Our signals are the Boolean lowoverLongMA, lowoverShortMA, and newLow with a target buyPrice of the historical 10 day low.  If the current day’s open is below our target buy price then buyPrice will be changed to the current day's open.  If all the signals evaluate to True our buySignal function will return buyPrice and start calculating sell signals, otherwise it will return false.

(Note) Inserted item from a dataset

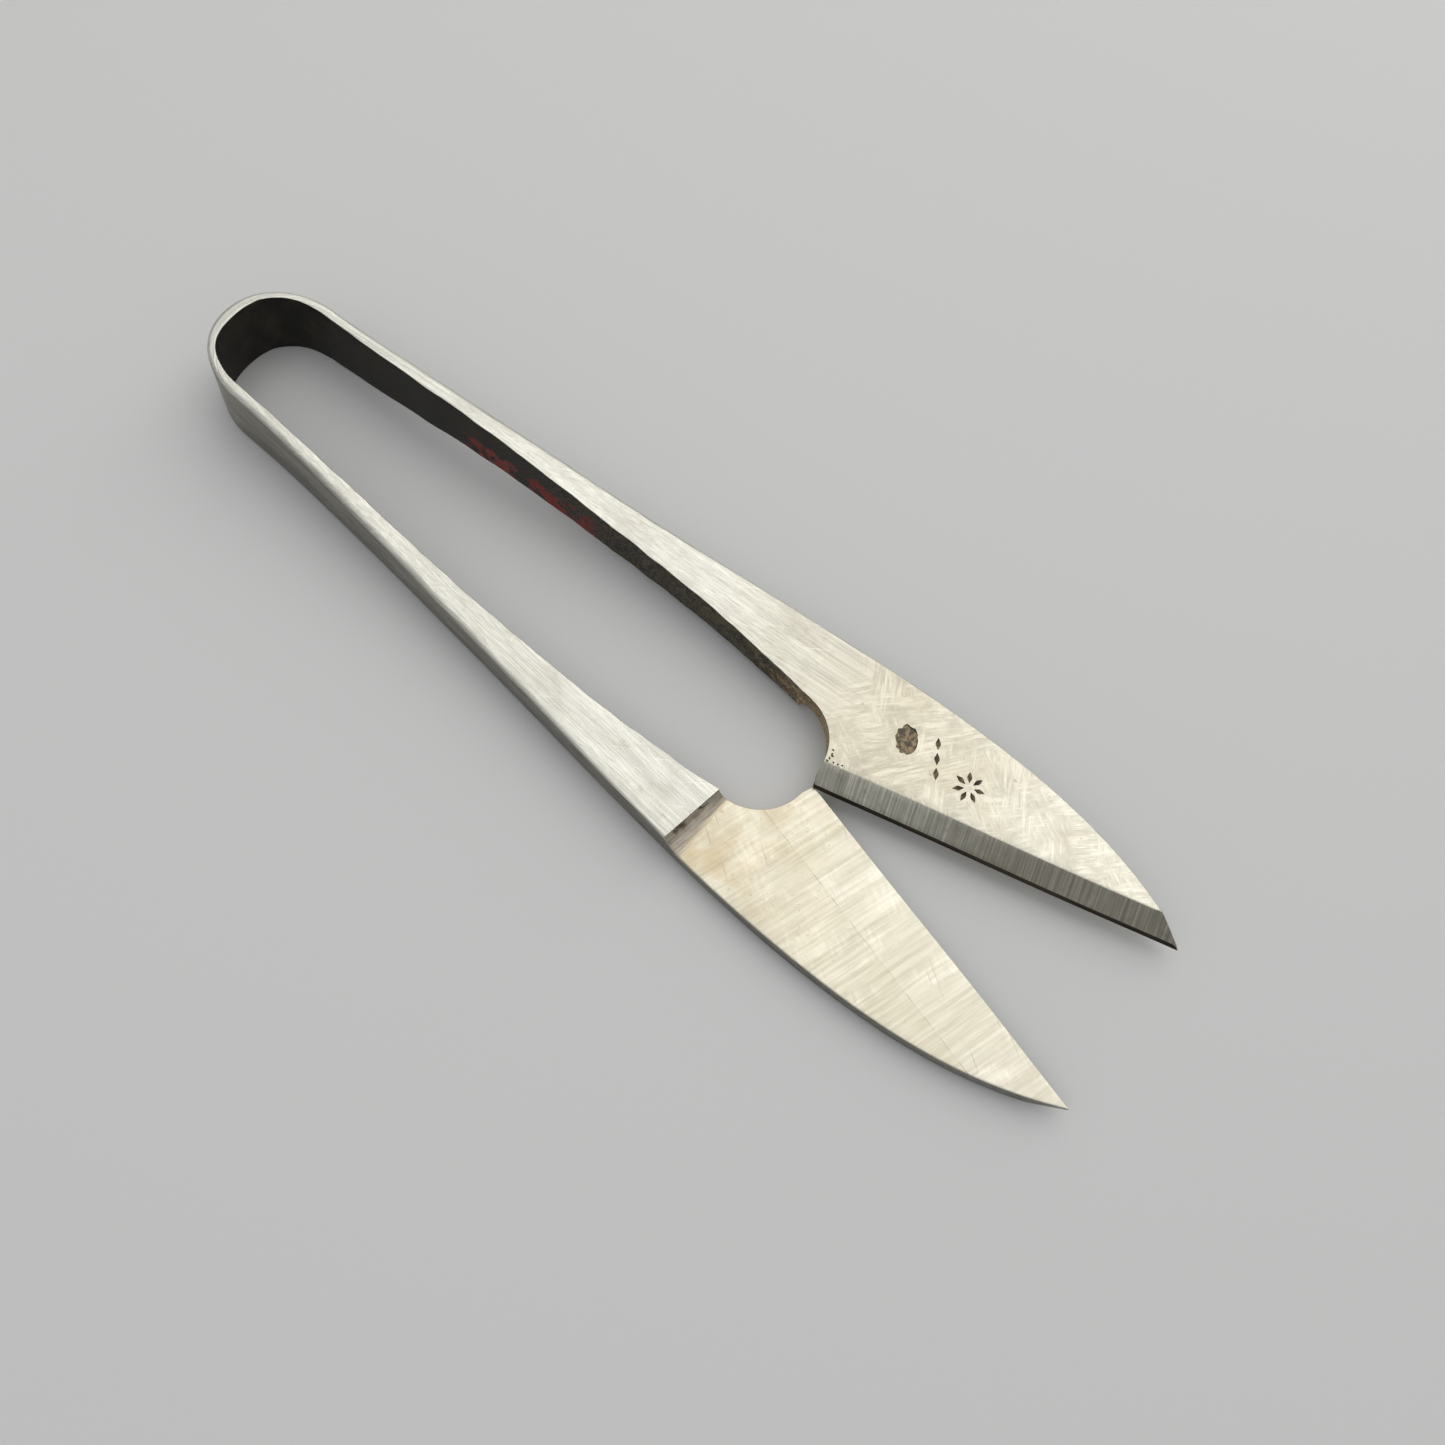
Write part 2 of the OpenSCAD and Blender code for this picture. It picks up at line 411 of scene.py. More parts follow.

The process for creating a sell signal is the exact same - return sell price if signals evaluate to True otherwise return False. 

Portfolio Function:


When we cycle through our sequence of trades we send each one to our ‘portfolio’ function.  This function will take in our bank – the portfolio value prior to the trade, subtract commission, subtract the cost basis, add the market value at time of sell, and subtract commission.   We calculate the return of our portfolio by dividing our bank by our initial investment.

Our buy and sell price is adjusted for slippage by multiplying our target price by a random number between (1 + [-slippage, slippage]).  If slippage was .005 our purchase price would fall between [99.5%, 100.5%] of our target price.

Plotting:


We can now plot!  In order to do so we must set 'plot' equal to True.  Setting plotPopulation to True will draw a scatter plot of all portfolio values at the end of each trade for every trial conducted; plotMiddle will draw a scatter plot of the middle x% of portfolio values; and  plotSP500 draws a line of returns for the S&P 500 over the duration of our analysis.

It should be noted that our program's run time increases with the amount of data.  Plotting 20,000 trials between 2007-01-01 and 2012-12-31 will take more than a fair amount of time.  We can bypass the run time issue by setting 'plot' to False.  This function will undergo major changes in the future.